» **Exercise aim**: From the line containing "Reconstruct the object" through the line containing "const upperCornerPower = 4;", retype each line exactly; include both end lines and nothing beyond them.

» **Items from a dataset**:
___

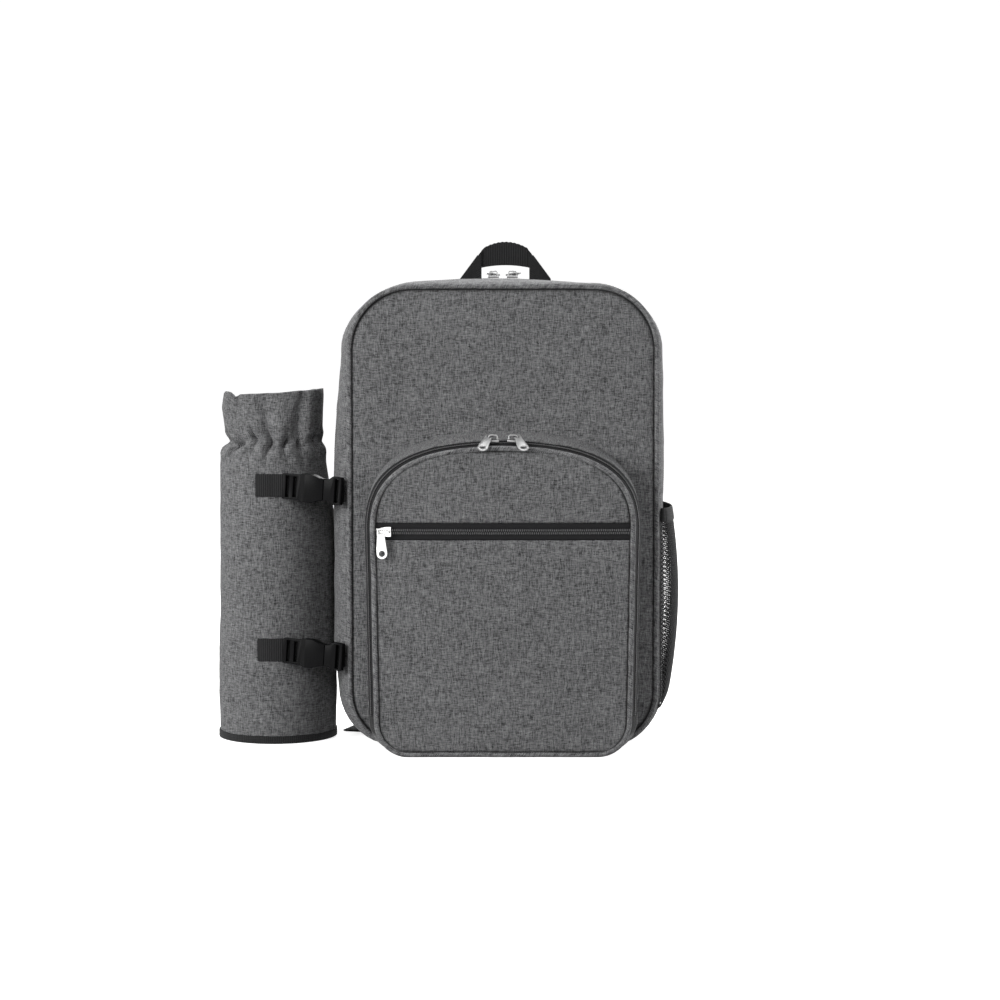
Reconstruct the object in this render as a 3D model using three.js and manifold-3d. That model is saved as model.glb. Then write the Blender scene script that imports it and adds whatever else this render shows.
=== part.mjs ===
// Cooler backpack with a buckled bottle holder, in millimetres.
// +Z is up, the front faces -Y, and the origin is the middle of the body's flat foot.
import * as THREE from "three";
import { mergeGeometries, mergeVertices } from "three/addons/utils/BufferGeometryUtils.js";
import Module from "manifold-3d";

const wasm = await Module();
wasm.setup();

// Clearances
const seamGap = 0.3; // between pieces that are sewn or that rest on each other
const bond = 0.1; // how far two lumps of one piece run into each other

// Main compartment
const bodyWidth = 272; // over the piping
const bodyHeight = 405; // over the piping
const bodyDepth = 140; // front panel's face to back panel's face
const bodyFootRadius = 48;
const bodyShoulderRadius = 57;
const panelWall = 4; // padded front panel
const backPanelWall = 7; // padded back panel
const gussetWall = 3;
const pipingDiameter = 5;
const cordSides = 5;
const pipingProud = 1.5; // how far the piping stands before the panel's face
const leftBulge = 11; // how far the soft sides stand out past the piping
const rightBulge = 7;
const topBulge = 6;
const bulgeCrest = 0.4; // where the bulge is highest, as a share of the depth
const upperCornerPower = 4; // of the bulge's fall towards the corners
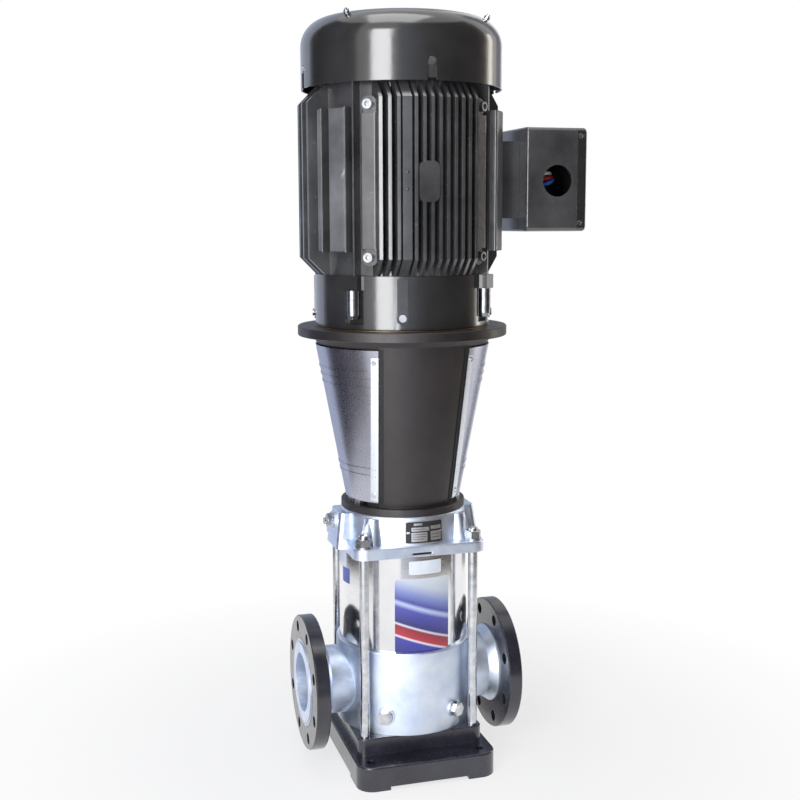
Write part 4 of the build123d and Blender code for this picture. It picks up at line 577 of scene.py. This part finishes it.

___

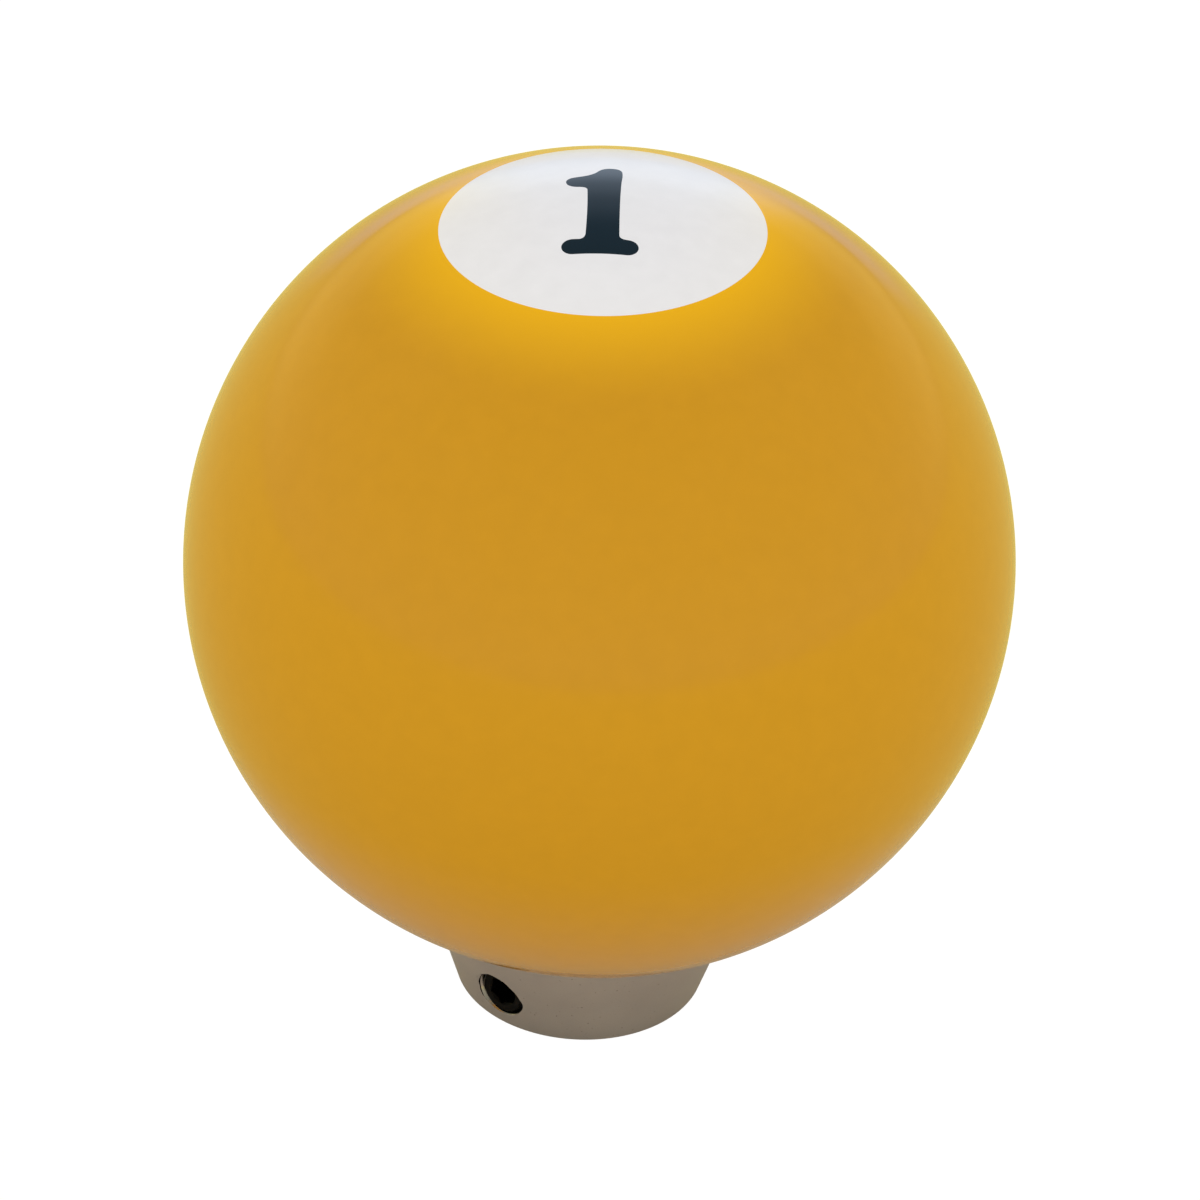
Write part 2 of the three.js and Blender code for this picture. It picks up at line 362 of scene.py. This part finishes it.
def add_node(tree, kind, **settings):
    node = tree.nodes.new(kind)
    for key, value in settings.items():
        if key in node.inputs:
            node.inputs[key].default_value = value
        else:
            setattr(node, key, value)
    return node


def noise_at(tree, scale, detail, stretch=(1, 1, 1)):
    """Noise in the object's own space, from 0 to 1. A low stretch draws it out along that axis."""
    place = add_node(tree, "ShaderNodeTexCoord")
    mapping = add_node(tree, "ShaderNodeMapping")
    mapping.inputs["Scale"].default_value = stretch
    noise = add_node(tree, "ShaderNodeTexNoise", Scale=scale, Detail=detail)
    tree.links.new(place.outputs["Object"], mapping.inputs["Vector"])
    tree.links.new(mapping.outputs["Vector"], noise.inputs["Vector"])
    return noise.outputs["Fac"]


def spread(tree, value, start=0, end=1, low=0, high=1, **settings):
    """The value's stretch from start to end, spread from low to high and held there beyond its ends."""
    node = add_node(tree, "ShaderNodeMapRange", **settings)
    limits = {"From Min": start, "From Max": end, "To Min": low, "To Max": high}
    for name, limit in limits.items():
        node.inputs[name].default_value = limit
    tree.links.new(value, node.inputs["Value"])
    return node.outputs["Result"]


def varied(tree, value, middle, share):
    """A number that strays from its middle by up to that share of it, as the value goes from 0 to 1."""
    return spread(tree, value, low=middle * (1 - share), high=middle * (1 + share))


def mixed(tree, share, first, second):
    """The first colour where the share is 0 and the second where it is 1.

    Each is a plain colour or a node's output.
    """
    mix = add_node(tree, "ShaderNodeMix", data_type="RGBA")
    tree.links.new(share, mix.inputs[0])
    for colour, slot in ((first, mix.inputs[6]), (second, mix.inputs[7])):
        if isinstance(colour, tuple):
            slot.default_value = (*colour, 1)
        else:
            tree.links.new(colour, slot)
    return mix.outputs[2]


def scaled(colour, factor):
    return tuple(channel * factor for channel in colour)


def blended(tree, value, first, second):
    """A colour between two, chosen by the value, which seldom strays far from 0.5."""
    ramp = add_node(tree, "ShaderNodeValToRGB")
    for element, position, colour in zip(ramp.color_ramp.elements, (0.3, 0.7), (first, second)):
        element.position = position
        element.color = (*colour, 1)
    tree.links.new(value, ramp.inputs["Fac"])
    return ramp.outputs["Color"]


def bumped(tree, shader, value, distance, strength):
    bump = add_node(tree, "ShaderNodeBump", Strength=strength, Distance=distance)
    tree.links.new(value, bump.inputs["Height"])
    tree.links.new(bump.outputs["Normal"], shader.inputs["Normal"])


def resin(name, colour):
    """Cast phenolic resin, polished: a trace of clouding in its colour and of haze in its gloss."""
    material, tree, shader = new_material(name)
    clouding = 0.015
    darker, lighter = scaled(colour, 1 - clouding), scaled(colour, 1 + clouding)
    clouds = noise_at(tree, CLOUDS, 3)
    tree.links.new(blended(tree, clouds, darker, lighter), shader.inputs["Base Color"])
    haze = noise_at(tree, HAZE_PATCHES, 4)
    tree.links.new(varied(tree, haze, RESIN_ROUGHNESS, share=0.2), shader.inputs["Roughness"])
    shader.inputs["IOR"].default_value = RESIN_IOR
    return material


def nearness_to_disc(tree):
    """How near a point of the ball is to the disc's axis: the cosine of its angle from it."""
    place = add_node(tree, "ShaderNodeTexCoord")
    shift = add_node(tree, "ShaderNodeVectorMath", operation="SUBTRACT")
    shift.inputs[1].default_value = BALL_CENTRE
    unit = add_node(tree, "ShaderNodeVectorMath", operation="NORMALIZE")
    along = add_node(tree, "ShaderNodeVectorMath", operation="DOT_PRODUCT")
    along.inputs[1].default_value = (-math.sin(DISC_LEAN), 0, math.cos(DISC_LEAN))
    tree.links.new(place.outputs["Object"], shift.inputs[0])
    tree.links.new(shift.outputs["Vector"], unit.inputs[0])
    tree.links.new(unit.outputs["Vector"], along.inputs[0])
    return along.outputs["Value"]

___

» **Reply**:
Reconstruct the object in this render as a 3D model using three.js and manifold-3d. That model is saved as model.glb. Then write the Blender scene script that imports it and adds whatever else this render shows.
=== part.mjs ===
// Cooler backpack with a buckled bottle holder, in millimetres.
// +Z is up, the front faces -Y, and the origin is the middle of the body's flat foot.
import * as THREE from "three";
import { mergeGeometries, mergeVertices } from "three/addons/utils/BufferGeometryUtils.js";
import Module from "manifold-3d";

const wasm = await Module();
wasm.setup();

// Clearances
const seamGap = 0.3; // between pieces that are sewn or that rest on each other
const bond = 0.1; // how far two lumps of one piece run into each other

// Main compartment
const bodyWidth = 272; // over the piping
const bodyHeight = 405; // over the piping
const bodyDepth = 140; // front panel's face to back panel's face
const bodyFootRadius = 48;
const bodyShoulderRadius = 57;
const panelWall = 4; // padded front panel
const backPanelWall = 7; // padded back panel
const gussetWall = 3;
const pipingDiameter = 5;
const cordSides = 5;
const pipingProud = 1.5; // how far the piping stands before the panel's face
const leftBulge = 11; // how far the soft sides stand out past the piping
const rightBulge = 7;
const topBulge = 6;
const bulgeCrest = 0.4; // where the bulge is highest, as a share of the depth
const upperCornerPower = 4; // of the bulge's fall towards the corners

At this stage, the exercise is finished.